Un humain eudaimōn est « aimé des dieux immortels », ainsi que l’affirme Théognis (v. 653). Dans ses Élégies qui font se succéder des sentences gnomiques et moralisantes où le terme daimōn a sa place, on perçoit clairement la valeur distributive des actions de daimones à qui est rapportée la répartition des biens et des maux dans la vie humaine. Cependant, quand il s’agit de prier pour obtenir un sort favorable, c’est à un dieu spécifique que le poète s’adresse, quitte à solliciter l’envoi d’un daimōn. Cette hiérarchisation crée les conditions de la cristallisation de la puissance d’un dieu sous forme d’un agent spécifique telle qu’elle apparaît dans l’Odyssée (cf. supra) et chez Sappho (« Le poème des frères », v. 27-20).

Il arrive, comme dans le cas de Phaéthon, qu’un daimōn reçoive un nom propre. C’est ce que l’on trouve chez Théognis, où Eris, « l’Espoir », et Kindunos, « le Danger », sont considérés comme « des daimones redoutables » (v. 637-638). Mais, par ailleurs, Eris est considérée comme « la seule divinité bénéfique parmi les hommes » (v. 1135), ce qui montre une fois de plus la participation du daimōn à la divinité et les limites de toute catégorisation. La comparaison de ces affirmations élégiaques et gnomiques avec l’expression de la condition humaine telle que la mettent en scène la Théogonie et Les Travaux et les Jours permet de voir à l’œuvre ces glissements entre statut divin et action démonique rapportée à un dieu.

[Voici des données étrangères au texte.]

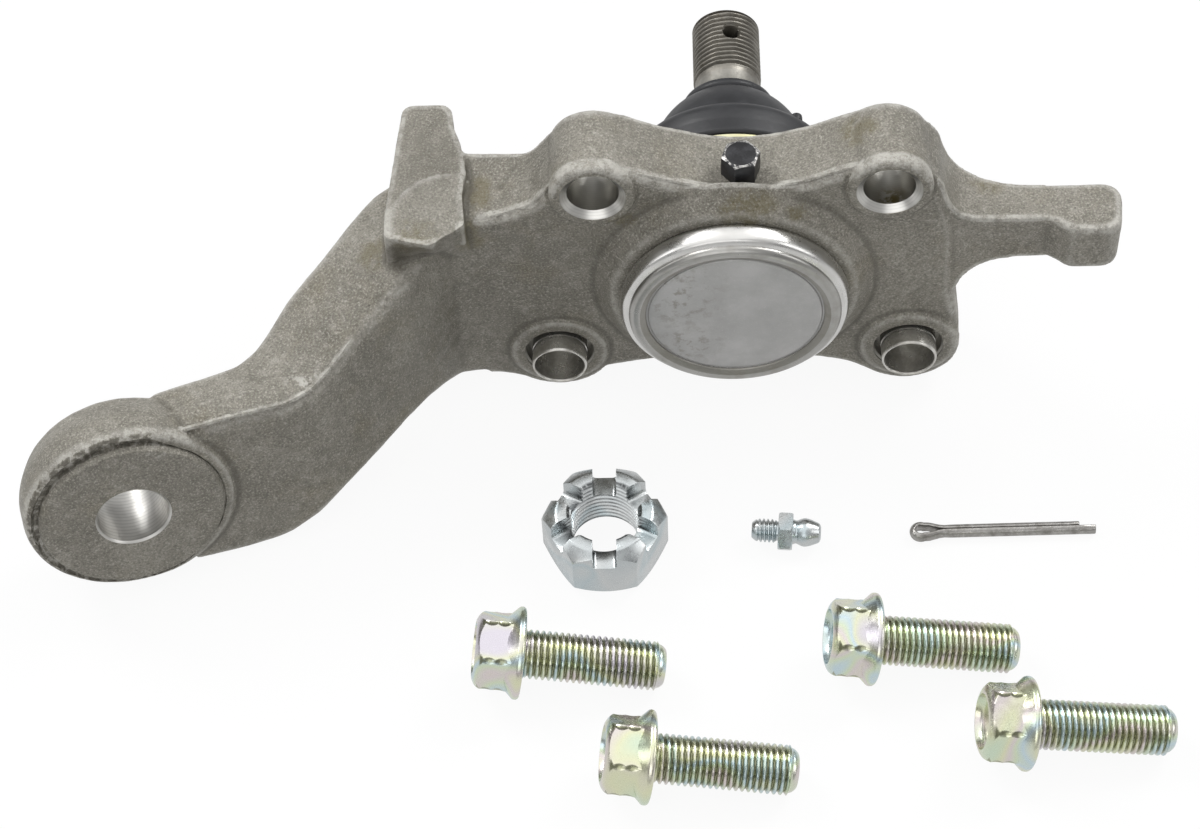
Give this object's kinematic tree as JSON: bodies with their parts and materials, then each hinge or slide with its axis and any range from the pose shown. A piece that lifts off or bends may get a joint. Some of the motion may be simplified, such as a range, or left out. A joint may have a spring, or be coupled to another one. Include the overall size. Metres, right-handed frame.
{
  "type": "suspension ball joint",
  "caption": "Ball joint pressed into a forged steering arm: tapered stud in a rubber boot, bolt flange, stop, arm with a tie rod eye, and its loose nut, split pin, grease fitting and bolts.",
  "frame": {"origin": "centre of the stud's ball", "axes": "+X along the bolt rows, away from the arm; +Y along the stud to its thread; +Z to the grease plug"},
  "size_m": [0.276, 0.2135, 0.0865],
  "materials": {
    "forged_steel": "shot-blasted forging",
    "turned_steel": "fine turned",
    "plate_steel": "satin",
    "spring_steel": "dark, oiled",
    "bearing_resin": "matte",
    "stud_steel": "ground ball and taper, rolled thread",
    "boot_rubber": "satin",
    "yellow_zinc": "yellow zinc plate",
    "black_oxide": "black oxide, worn at the edges",
    "sleeve_steel": "fine turned",
    "bright_zinc": "clear zinc plate",
    "plain_steel": "plain drawn wire"
  },
  "bodies": {
    "forging": {"forged_arm": "forged_steel", "socket_housing": "turned_steel", "closing_plate": "plate_steel", "dust_boot": "boot_rubber", "boot_base_ring": "yellow_zinc", "grease_plug": "black_oxide", "dowel_sleeve_left": "sleeve_steel", "dowel_sleeve_right": "sleeve_steel"},
    "bearing": {"upper_bearing_seat": "bearing_resin", "lower_bearing_seat": "bearing_resin", "preload_spring": "spring_steel"},
    "neck": {"boot_neck_ring": "spring_steel"},
    "stud": {"ball_stud": "stud_steel"},
    "nut": {"castle_nut": "bright_zinc"},
    "split_pin": {"cotter_pin": "plain_steel"},
    "fitting": {"grease_fitting": "bright_zinc", "fitting_spring": "spring_steel"},
    "check_ball": {"fitting_check_ball": "plain_steel"},
    "bolt_1": {"flange_bolt_1": "yellow_zinc"},
    "bolt_2": {"flange_bolt_2": "yellow_zinc"},
    "bolt_3": {"flange_bolt_3": "yellow_zinc"},
    "bolt_4": {"flange_bolt_4": "yellow_zinc"}
  },
  "joints": [
    {"name": "bearing_turn", "type": "hinge", "parent": "forging", "child": "bearing", "pos_m": [0, 0, 0], "axis": [0, 1, 0], "continuous": true},
    {"name": "stud_swing", "type": "hinge", "parent": "bearing", "child": "neck", "pos_m": [0, 0, 0], "axis": [1, 0, 0], "range_deg": [-20, 20], "deforming": ["dust_boot"]},
    {"name": "stud_spin", "type": "hinge", "parent": "neck", "child": "stud", "pos_m": [0, 0, 0], "axis": [0, 1, 0], "continuous": true},
    {"name": "nut_lift", "type": "slide", "parent": "forging", "child": "nut", "axis": [0, 0, 1], "range_m": [0, 0.04]},
    {"name": "split_pin_lift", "type": "slide", "parent": "forging", "child": "split_pin", "axis": [0, 0, 1], "range_m": [0, 0.04]},
    {"name": "fitting_lift", "type": "slide", "parent": "forging", "child": "fitting", "axis": [0, 0, 1], "range_m": [0, 0.04]},
    {"name": "bolt_1_lift", "type": "slide", "parent": "forging", "child": "bolt_1", "axis": [0, 0, 1], "range_m": [0, 0.04]},
    {"name": "bolt_2_lift", "type": "slide", "parent": "forging", "child": "bolt_2", "axis": [0, 0, 1], "range_m": [0, 0.04]},
    {"name": "bolt_3_lift", "type": "slide", "parent": "forging", "child": "bolt_3", "axis": [0, 0, 1], "range_m": [0, 0.04]},
    {"name": "bolt_4_lift", "type": "slide", "parent": "forging", "child": "bolt_4", "axis": [0, 0, 1], "range_m": [0, 0.04]},
    {"name": "check_ball_press", "type": "slide", "parent": "fitting", "child": "check_ball", "axis": [-0.9965, 0.0837, 0], "range_m": [0, 0.0006], "stiffness_N_per_m": 150, "deforming": ["fitting_spring"]}
  ]
}
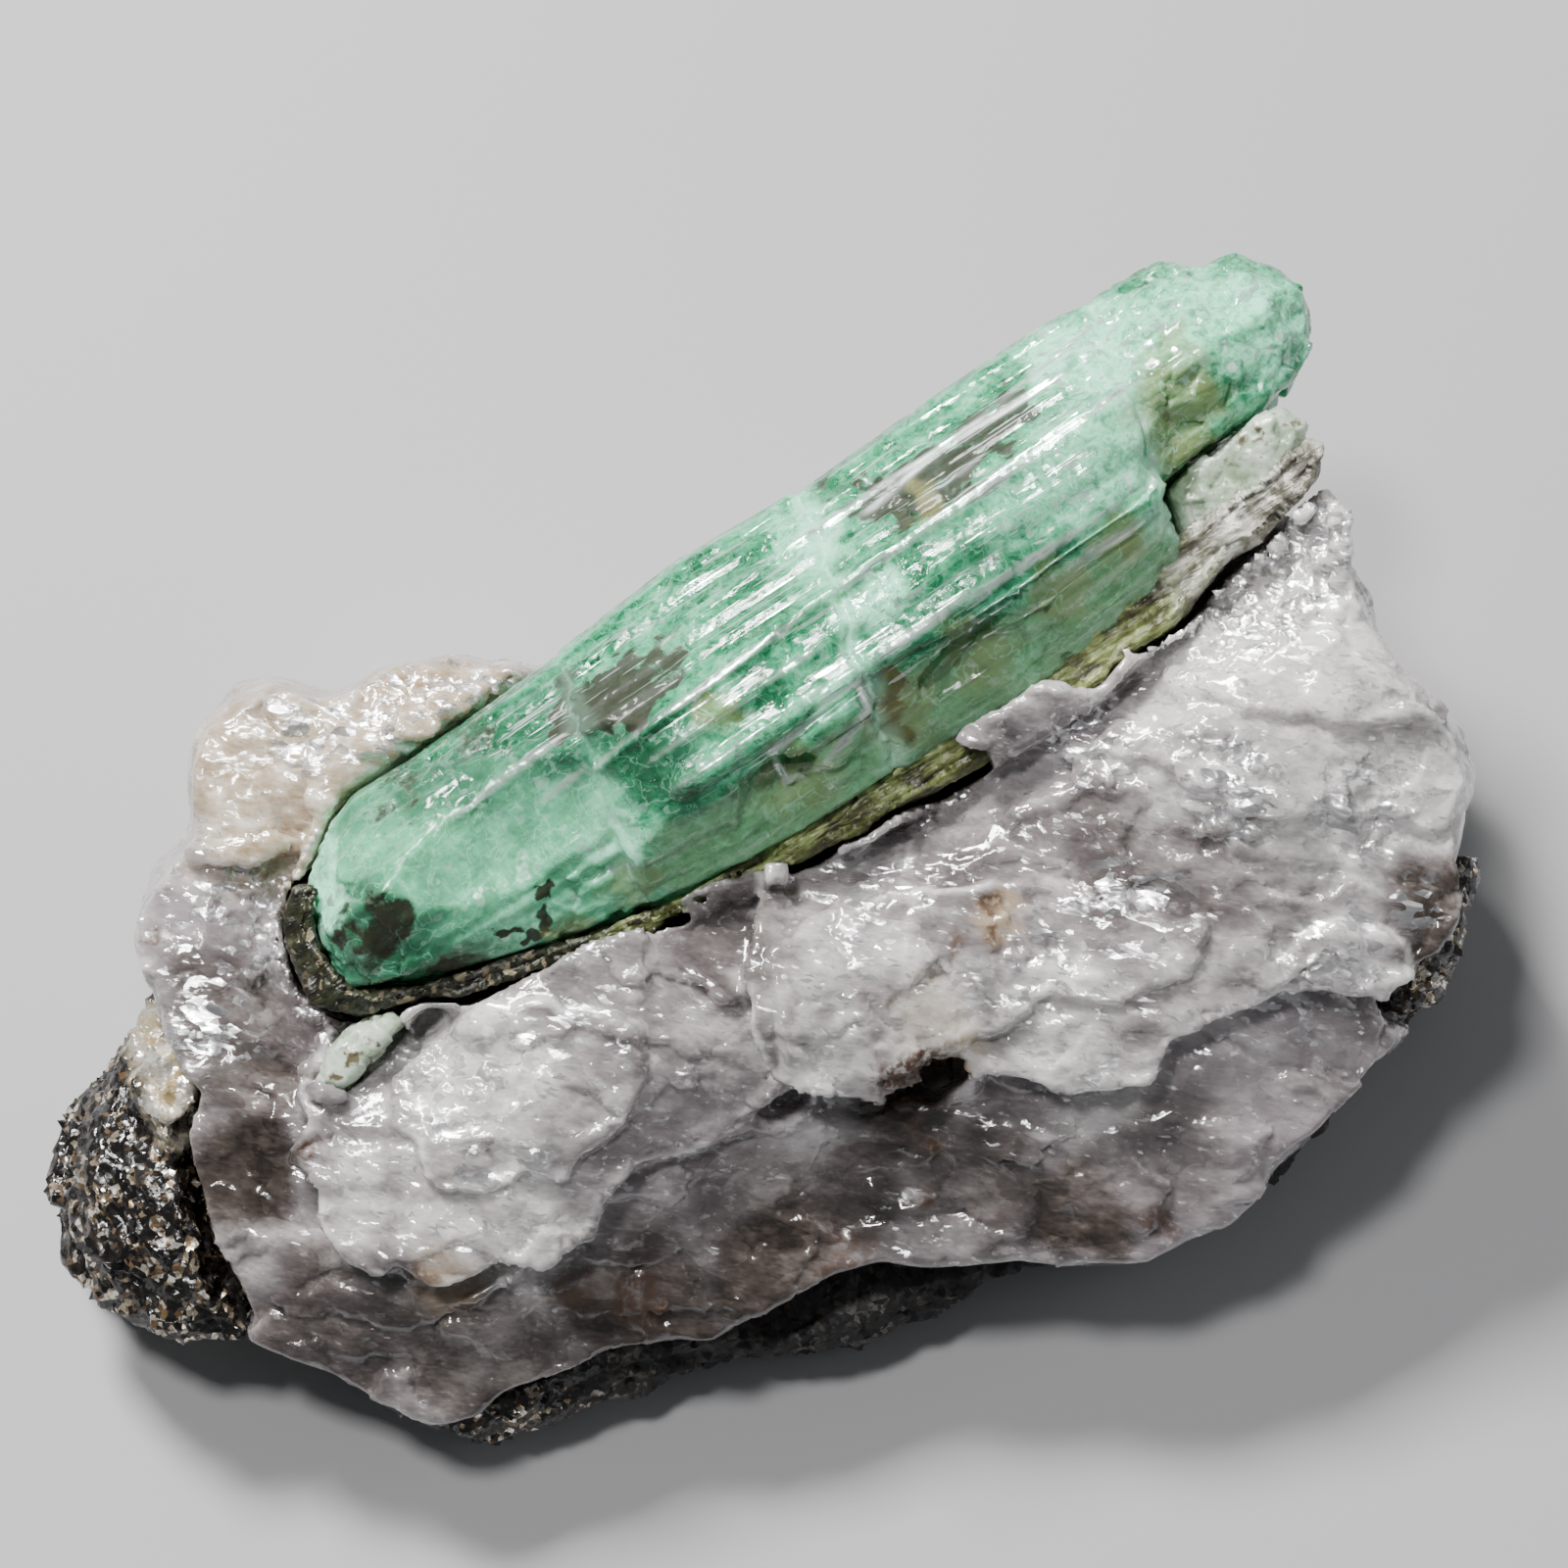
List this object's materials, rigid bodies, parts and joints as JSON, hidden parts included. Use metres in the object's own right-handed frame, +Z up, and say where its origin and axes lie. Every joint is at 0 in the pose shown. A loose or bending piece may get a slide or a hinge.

Les Épinicies de Pindare élargissent encore le champ de vision en plaçant la distinction entre dieux et mortels dans le registre de la puissance et de l’action des premiers sur le cours de la vie des seconds (Pythiques, XII, 28-31 ; III, 31-35 ; V, 116-124). Cette action, qu’elle soit positive ou négative, passe à nouveau par le biais de l’action démonique. Et quand cette dernière est positive, l’humain est bel et bien eudaimōn.